As a mechanical engineer and co-host of PBS Kids Go!’s series Design Squad Nation, Judy Lee is working hard to debunk notions that engineering is hard, nerdy and only for boys.
ISSUE: Spring 2011
DEPT: My Story
STORY: Judy Lee
My parents moved to the U.S. from Taiwan more than 40 years ago. My brother and I were born and raised in North Carolina and grew up in a world with two different cultures. My parents were amazing in that they embraced American culture while remaining rooted in Taiwanese traditions. While American things — eating hamburgers and fries, believing in Santa, and pulling for college sports — were a part of our lives, so were Taiwanese things — like my mom talking too loudly on the phone as if the person on the other line were actually in Taiwan, families fighting over who would be the lucky one to pay the bill, and parents showing off their kids’ SAT scores.
Coming from an Asian family, there was always an unspoken pressure to become a doctor, lawyer or engineer. I was the type of kid who loved to build things outdoors — dams in creeks, forts in the woods, or mud puddles to stomp around in. I got my hands dirty in order to learn from the world. My parents didn’t think this was very ladylike, according to Taiwanese standards, but they were supportive of my interests nonetheless. Lucky for me (and for them), building things was the right track to becoming a mechanical engineer.
After working as a mechanical engineer for five years, I decided to go back to school for a master’s in industrial design. When I told my dad about my decision, he asked, “Will this make you more money?” I recall telling him, “Probably not.” He was confused. Why on earth would I go back to school if it wouldn’t help me get a bigger salary? My dad’s generation saw jobs as a means to support a family, but my generation is about doing something you love.
Today, my job as a designer and engineer allows me to pursue my passions, from designing children’s toys for IKEA to traveling to Kenya to help bring clean water to villages. Outside of work, I am constantly applying my engineering and design skills to my hobbies. Whether I’m using tools to build some- thing, figuring out how things are made, or being OK with failure, it’s all a part of how I live my life.

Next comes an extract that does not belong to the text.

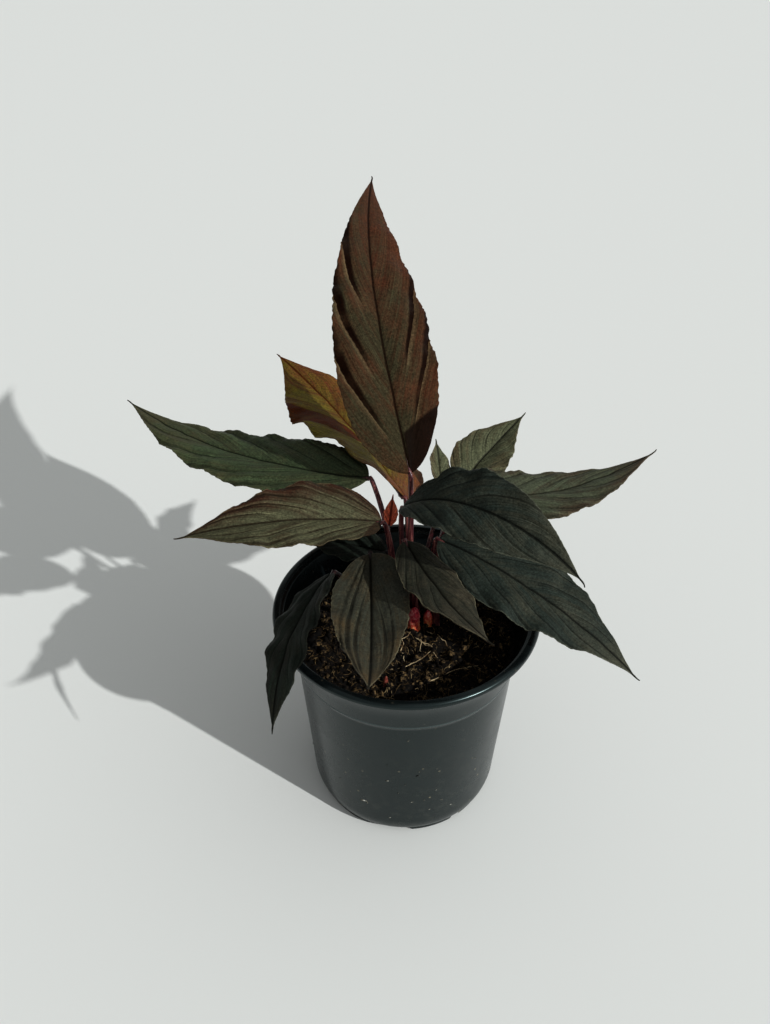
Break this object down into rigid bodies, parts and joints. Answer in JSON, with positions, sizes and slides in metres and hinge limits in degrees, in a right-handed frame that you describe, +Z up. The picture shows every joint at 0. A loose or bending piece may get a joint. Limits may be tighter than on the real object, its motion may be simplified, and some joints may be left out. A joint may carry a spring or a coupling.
{
  "type": "potted plant",
  "caption": "Low clump of lance-shaped, wavy, velvety dark leaves on thin red stalks, growing from a stubby crown in a round plastic nursery pot filled with potting mix.",
  "frame": {"origin": "middle of the pot's underside, on the surface the pot stands on", "axes": "+Z up; -Y is the front of the plant, +X its right as seen from the front"},
  "size_m": [0.2613, 0.2612, 0.2469],
  "materials": {
    "pot_plastic": "satin",
    "potting_mix": "matte",
    "crown": "satin",
    "stalk": "satin",
    "leaf": "matte",
    "gold_leaf": "matte",
    "young_leaf": "matte"
  },
  "bodies": {
    "root": {"pot": "pot_plastic", "potting_mix": "potting_mix", "crown_main": "crown", "crown_side": "crown", "sprout": "crown", "blade_tall": "leaf", "stalk_tall": "stalk", "blade_gold": "gold_leaf", "stalk_gold": "stalk", "blade_left_upper": "leaf", "stalk_left_upper": "stalk", "blade_left_lower": "leaf", "stalk_left_lower": "stalk", "blade_hanging": "leaf", "stalk_hanging": "stalk", "blade_front": "leaf", "stalk_front": "stalk", "blade_front_right": "leaf", "stalk_front_right": "stalk", "blade_right_lower": "leaf", "stalk_right_lower": "stalk", "blade_right_arched": "leaf", "stalk_right_arched": "stalk", "blade_right_upper": "leaf", "stalk_right_upper": "stalk", "blade_back_right": "leaf", "stalk_back_right": "stalk", "blade_back_low": "leaf", "stalk_back_low": "stalk", "blade_back_middle": "leaf", "stalk_back_middle": "stalk", "blade_young": "young_leaf", "stalk_young": "stalk"}
  },
  "joints": []
}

And now that I co-host Design Squad Nation, a new series on PBS Kids Go!, I get to travel the country with fellow engineer Adam Vollmer, helping kids make their wishes come true. We work on a wide range of projects and tie it back to engineering in ways you might not expect. My most memorable project was with two aspiring fashion designers, Juan and Eduarda, as we reinterpreted one of Christian Siriano’s gowns to combine fashion and technology. While Adam and I have the engineering chops, we really relied on their skills and expertise to make a fashionable gown. Eduarda and I created a fashion forward cocktail dress using origami to create beautiful pleats in the dress. Origami isn’t just about folding paper. There’s actually a lot of math involved to create these patterns. The pattern we used compresses and expands in three dimensions, taking a large surface area and compressing it down to a very small volume. It’s cool to see how this is applied in real life. For example, NASA uses a similar folding pattern for solar sails. Imagine trying to launch a giant sail into the sky; you’d want to make sure it’s packed as tightly as possible and still open in the right shape.
In Design Squad Nation, we show kids that with engineering, if you can dream it, you can build it. There are lots of kids out there who are talented in sports, music, art or other subjects. We’re working to show kids that if they combine those skills with science, technology, engineering and math, they can follow their dreams and create anything.